10 May 2007

Episode

Senantiasa bersama membuat kita semakin lupa bahwa kita bukan satu. Jika saja kita perlu tau untuk apa kita bersatu, dan apa bedanya jika kita tetap bersama. Perlahan segalanya berakhir tanpa harus di akhiri.

***

Dika, seorang anak muda yang kesepian ditengah keramaian yang berkenyamuk. Mungkin di luar sana semua tak seburuk yang ia bayangkan. Semuanya terdengar begitu menakutkan, bahkan untuk menutup telinga saja ia butuh empat tangan yang tiap tangannya berjari 2x lipat dari jumlah manusia normal. Dan di tambah dengan bantuan bantal yang di akhiri dengan kuncian pintu yang takmungkit terbuka jika tidak di di dobrak.
Dika, entah seberapa dalam ketakutan yang ia alami dalam 12 jam terakhir, ia ada dalam situasi yang memaksanya untuk berpura-pura tidur. Bahkan rasanya ia ingin pura-pura mati. Untuk apa bersama jika hanya kesendirian yang ia rasa. Dunianya yang hiruk dengan teriakan dan tangisan yang sendu, dan harus memilih antara berteriak dan menangis, hingga keduanya mati.

***
Perbuatan mereka membuatnya semakin tak bisa berfikir. Akhirnya ia menjadikan mimpi-mimpi sebagai kereta masa, untuk membantunya melompati tiap saat riuh yang ia takuti.
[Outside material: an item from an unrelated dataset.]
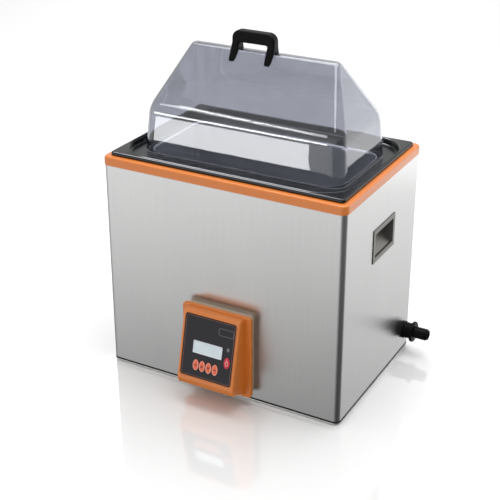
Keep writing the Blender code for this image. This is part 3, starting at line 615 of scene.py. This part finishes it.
for side in (-1, 1):
    leg_x = HANDLE_MIDDLE.x + side * (HALF_SPAN - LEG_WIDTH / 2)
    saddle = skin("saddle", [
        loop(SADDLE_HALF, reach, SADDLE_CORNER, height, 8, (leg_x, HANDLE_MIDDLE.y - forward))
        for reach, forward, height in saddle_section
    ])
    boolean(bow, saddle, "UNION")
boolean(bow, skin("lid_room", [loop(*station, LID_STEPS) for station in lid_stations(GAP)]))
fit(bow, black_nylon, "lid", "black_plastic", "lid_handle", sharp=40)


# Hand grips: stainless scoops pressed from sheet and glued in the side openings, each with
# a narrow frame and a floor that slopes back to its deepest at the top.
GRIP_HALF_Y = 0.046
GRIP_HALF_Z = 0.026
GRIP_DEPTH = 0.042
GRIP_DEEP_BAND = 0.008
GRIP_WALL = 0.0015
GRIP_FRAME = (0.0015, 0.110, 0.073)

# Stainless steel, pressed and satin: darker than the brushed wrap, with an even soft gloss.
pressed_stainless, shader = start_finish("stainless_steel_pressed", {"Metallic": 1.0})
vary(shader, pattern(shader.id_data, "ShaderNodeTexNoise", 0.004, {"Detail": 3.0}, (4, 4, 1)),
     ("#7C7A77", "#8A8884"), (0.42, 0.52), 0.00001)


def grip(name, side, node):
    """A framed scoop in one side wall."""
    wall_x = WRAP_HIGH.x + GAP if side > 0 else WRAP_LOW.x - GAP

    def scoop(profile, half_width, label):
        points = [(wall_x + side * x, GRIP_MIDDLE.z + z) for x, z in profile]
        return prism(label, points, GRIP_MIDDLE.y - half_width, GRIP_MIDDLE.y + half_width)

    shell = [
        (0.0005, -GRIP_HALF_Z - GRIP_WALL), (0.0005, GRIP_HALF_Z + GRIP_WALL),
        (-GRIP_DEPTH - GRIP_WALL, GRIP_HALF_Z + GRIP_WALL),
        (-GRIP_DEPTH - GRIP_WALL, GRIP_HALF_Z - GRIP_DEEP_BAND - GRIP_WALL),
        (-0.004 - GRIP_WALL, -GRIP_HALF_Z - GRIP_WALL),
    ]
    space = [
        (0.004, -GRIP_HALF_Z), (0.004, GRIP_HALF_Z), (-GRIP_DEPTH, GRIP_HALF_Z),
        (-GRIP_DEPTH, GRIP_HALF_Z - GRIP_DEEP_BAND), (-0.004, -GRIP_HALF_Z),
    ]
    frame_x = wall_x + side * GRIP_FRAME[0] / 2
    piece = place(name, block(name, GRIP_FRAME, (frame_x, GRIP_MIDDLE.y, GRIP_MIDDLE.z)))
    boolean(piece, scoop(shell, GRIP_HALF_Y + GRIP_WALL, "shell"), "UNION")
    boolean(piece, scoop(space, GRIP_HALF_Y, "space"))
    bevel(piece, 0.0005, 2, 40)
    fit(piece, pressed_stainless, "bath", "brushed_stainless", node)


grip("grip_scoop_right", 1, "grip_pocket_right")
grip("grip_scoop_left", -1, "grip_pocket_left")


# Panel spacer: grey ABS frame, moulded, that stands the control panel off the sheet and is
# screwed to it from inside.
SPACER_LOW, SPACER_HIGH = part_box("panel_spacer")
PANEL_X = (SPACER_LOW.x + SPACER_HIGH.x) / 2
PANEL_Z = (SPACER_LOW.z + SPACER_HIGH.z) / 2
SPACER_HALF = (0.0745, 0.0890)
SPACER_CORNER = 0.006
panel_mount = Matrix.Translation((PANEL_X, WRAP_LOW.y, PANEL_Z)) @ facing_back

# ABS, moulded in warm grey: matt, with the even fine grain of a sparked mould.
grey_abs, shader = start_finish("abs_grey_moulded", {"IOR": 1.54})
vary(shader, pattern(shader.id_data, "ShaderNodeTexNoise", 0.0015, {"Detail": 2.0}),
     ("#AC9A86", "#B7A592"), (0.45, 0.55), 0.00002)
spacer_section = [
    (0.0, GAP), (0.0, 0.0142), (0.0003, 0.0148), (0.0008, 0.0150), (0.0025, 0.0150), (0.0025, GAP),
]
spacer = place("panel_standoff", skin("panel_standoff", [
    loop(SPACER_HALF[0] - inset, SPACER_HALF[1] - inset, SPACER_CORNER - inset, z, 8, (0, 0))
    for inset, z in spacer_section
], closed=True), panel_mount)
fit(spacer, grey_abs, "bath", "grey_plastic", "panel_spacer")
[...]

Ia tak pernah takut pada gelapnya kamar tidur, bukan juga pada sepinya malam, bahkan ia menikmatinya. Ia hanya takut pada sebuh pilihan, sebuah hal yang pasti ia temui dalam tiap langkah kehidupan, bahkan tiap detiknya.
Jika saja Dika harus memilih makanan mana yang ia akan santap lebih dahulu, dia akan memikirkannya untuk saat yang lama. Jika Dika harus memilih minuman mana yang lebih dulu untuk ia minum. Mungkin hanya ada satu jawaban untuk itu, dan kamu dapat memastikannya.
Ia perlu sebuah rumah sakit yang super canggih agar bisa memberinya terapi untuk kesembukan diri dalam akalnya, hatinya, jiwanya, dan raganya.
Atau sebuah tempat untuk bercerita tentang kegilaannya.
Dan ditmbah dengan seorang ahli yang sanggup mengubah kehidupannya.
***

Sebuah AGAMA menyadarkannya dari kepura-puraannya selama ini.
Dika menghampirinya dengan hati-hati, Agama yang sudah di perkenalkan dan ia lihat dalam keseharian yang lama. Buakan sejenak dia berfikir untuk menyelam dalam samudra yang sejernih mutiara liar, secerah cahaya murni, sedalam langit dan seisinya, sesempurna ikatannya, secanggih keteraturan, yang tak sebanding dengan kata-kata. Walaupun dengan kata-kata itu ia dapat mengerti inti darinya, dan tujuannya. Di dalamnya ia dapat belajar memilih dan menjadi orang terpilih untuk memilih. Bukan berlari atau berpura-pura mati, bisu, buta dan tuli.
”Hidupku akan selamanya dalam keabadian, kehidupanku cukup sampai disini saja.”